Os meninos estão histéricos. Não vêem a hora de sair porta fora. Fosse Natal todos os dias e chegávamos sempre a tempo ao Colégio.

"Está tudo preparado?"
"O pai demora muito?"
"Já só faltam dez horas para abrir os presentes!"

A vibração é tanta que até a mala parece tremer. Não parece, está mesmo a tremer. Mau... ando nervosa mas não ao ponto de começar a ver objectos a mexer. Aproximo-me lentamente. Sinto um leve batido... bate leve, levemente como quem chama por mim... será chuva, será gente? Gente não é certamente (a mala é grande mas não tanto) e a chuva não bate dentro de malas. Vou ver. Abro os trincos e eis que salta disparada a Glória. Raio de gata que não aprende a deixar de se enfiar onde não deve. Não tivesse eu sentido a tremedeira e tinha vindo também, espalmada no meio das nossas belas roupinhas de dia de Natal. Gato espalmado de espaços apertados  tem medo. Pode ser que desta vez tenha aprendido a lição. Ou não. Partimos e deixámo-la entretida com a árvore de Natal. Costumo ficar doida quando a vejo sacar bolas. Hoje não me incomodou. O espírito deste dia torna-me mais branda. E antes uma árvore desfeita do que uma gata sufocada.


Um bom Natal para todos! Até para ti, Glorinha. 

sábado, 21 de dezembro de 2013

bitter november



Nunca gostei do mês de Novembro. Sempre me deprimiu o modo como pinta de cinzento os dias, o modo como os encurta, como os gela e como os preenche com chuva.

Este Novembro foi pior do que todos os outros. Não pela chuva, não pelo frio, não pelos dias curtos. Foi pior do que todos os outros porque quase me levou o meu pai. O meu pai, o avô Nino dos meus filhos, o Nino da minha mãe, o Finzinho da família, o tio Cum dos sobrinhos, o Serafim de todos os outros que lhe estão próximos e são, de um modo ou outro, contagiados pela sua inesgotável vontade de aproveitar a vida.

Diz-se que "Pai há só um!". Eu tenho a sorte de ter um pai fantástico. Não por ser muito afectuoso. Nunca foi de expressar em demasia os seus sentimentos. É fantástico pela sua verticalidade, pelo seu enorme sentido de justiça e pelo seu bom coração. Ensinou-me que precisamos de nos manter fiéis a nós próprios, que temos o direito de ser livres de traçar o nosso caminho e aprender com os nossos erros. Senti o seu apoio incondicional durante toda a minha vida. Esteve sempre lá, nos bons e nos maus momentos.  

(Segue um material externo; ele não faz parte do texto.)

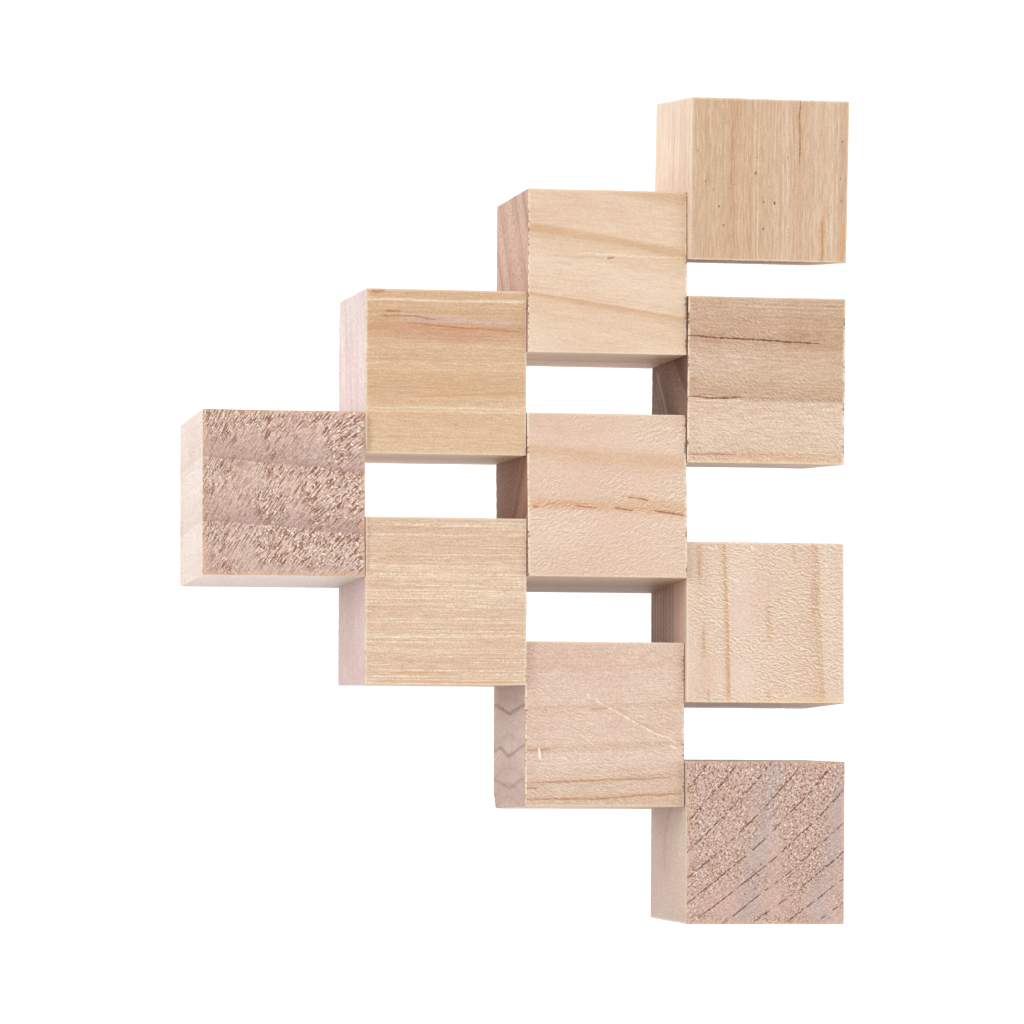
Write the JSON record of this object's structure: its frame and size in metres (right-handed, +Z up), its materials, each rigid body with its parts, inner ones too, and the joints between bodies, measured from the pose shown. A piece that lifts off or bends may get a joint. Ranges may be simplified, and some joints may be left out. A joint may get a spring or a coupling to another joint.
{
  "type": "wooden stacking cube puzzle",
  "caption": "Loose solid wooden cubes with eased edges, stacked by hand as a stepped pyramid: each cube bridges the gap between the cubes under it.",
  "frame": {"origin": "middle of the stack's bounding box, on the surface that it stands on", "axes": "+Z up, +X along the rows from left to right, the front of the stack faces -Y"},
  "size_m": [0.1286, 0.0286, 0.1],
  "materials": {
    "bottom_cube_left_wood": "bare softwood, rough-sawn end grain in front, smooth pale sides",
    "bottom_cube_mid_left_wood": "bare softwood, lightly sanded, upright orange growth lines",
    "bottom_cube_mid_right_wood": "bare softwood with level bands and fine drying cracks",
    "bottom_cube_right_wood": "bare tan softwood, fine straight upright grain with dark pores",
    "second_row_cube_left_wood": "bare softwood, fuzzy sawn face with a slanting scratch",
    "second_row_cube_middle_wood": "bare softwood, fuzzy sawn face with a cracked orange band",
    "second_row_cube_right_wood": "bare pale softwood, smooth, with slanting tan bands",
    "third_row_cube_left_wood": "bare pale softwood, fine straight light lines",
    "third_row_cube_right_wood": "bare golden softwood, straight grain with reddish streaks",
    "top_cube_wood": "bare softwood, rough-sawn end grain in front, very pale sides"
  },
  "bodies": {
    "bottom_cube_left": {"bottom_cube_left": "bottom_cube_left_wood"},
    "bottom_cube_mid_left": {"bottom_cube_mid_left": "bottom_cube_mid_left_wood"},
    "bottom_cube_mid_right": {"bottom_cube_mid_right": "bottom_cube_mid_right_wood"},
    "bottom_cube_right": {"bottom_cube_right": "bottom_cube_right_wood"},
    "second_row_cube_left": {"second_row_cube_left": "second_row_cube_left_wood"},
    "second_row_cube_middle": {"second_row_cube_middle": "second_row_cube_middle_wood"},
    "second_row_cube_right": {"second_row_cube_right": "second_row_cube_right_wood"},
    "third_row_cube_left": {"third_row_cube_left": "third_row_cube_left_wood"},
    "third_row_cube_right": {"third_row_cube_right": "third_row_cube_right_wood"},
    "top_cube": {"top_cube": "top_cube_wood"}
  },
  "joints": [
    {"name": "bottom_cube_left_pull", "type": "slide", "parent": "bottom_cube_mid_left", "child": "bottom_cube_left", "axis": [0, -1, 0], "range_m": [-0.03, 0.03]},
    {"name": "bottom_cube_mid_right_pull", "type": "slide", "parent": "bottom_cube_mid_left", "child": "bottom_cube_mid_right", "axis": [0, -1, 0], "range_m": [-0.03, 0.03]},
    {"name": "bottom_cube_right_pull", "type": "slide", "parent": "bottom_cube_mid_left", "child": "bottom_cube_right", "axis": [0, -1, 0], "range_m": [-0.03, 0.03]},
    {"name": "second_row_cube_left_pull", "type": "slide", "parent": "bottom_cube_mid_left", "child": "second_row_cube_left", "axis": [0, -1, 0], "range_m": [-0.03, 0.03]},
    {"name": "second_row_cube_middle_pull", "type": "slide", "parent": "bottom_cube_mid_left", "child": "second_row_cube_middle", "axis": [0, -1, 0], "range_m": [-0.03, 0.03]},
    {"name": "second_row_cube_right_pull", "type": "slide", "parent": "bottom_cube_mid_left", "child": "second_row_cube_right", "axis": [0, -1, 0], "range_m": [-0.03, 0.03]},
    {"name": "third_row_cube_left_pull", "type": "slide", "parent": "bottom_cube_mid_left", "child": "third_row_cube_left", "axis": [0, -1, 0], "range_m": [-0.03, 0.03]},
    {"name": "third_row_cube_right_pull", "type": "slide", "parent": "bottom_cube_mid_left", "child": "third_row_cube_right", "axis": [0, -1, 0], "range_m": [-0.03, 0.03]},
    {"name": "top_cube_lift", "type": "slide", "parent": "bottom_cube_mid_left", "child": "top_cube", "axis": [0, 0, 1], "range_m": [0, 0.03]}
  ]
}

Este Novembro tentou levar o meu pai e o meu mundo parou de girar. Este Novembro tentou mas não conseguiu levar o meu pai. Porque o meu mundo ainda não está preparado para girar sem o meu pai e o meu pai ainda tem muito a dar a este mundo. 

Bem hajas, pai. Deste-me o melhor presente de Natal de sempre. Prepara-te, pelo menos, para os próximos trinta Novembros. Um por cada dia que passaste no hospital. Que venham com chuva, com frio e sem um único raio de sol. Estaremos cá juntos para os viver com alegria.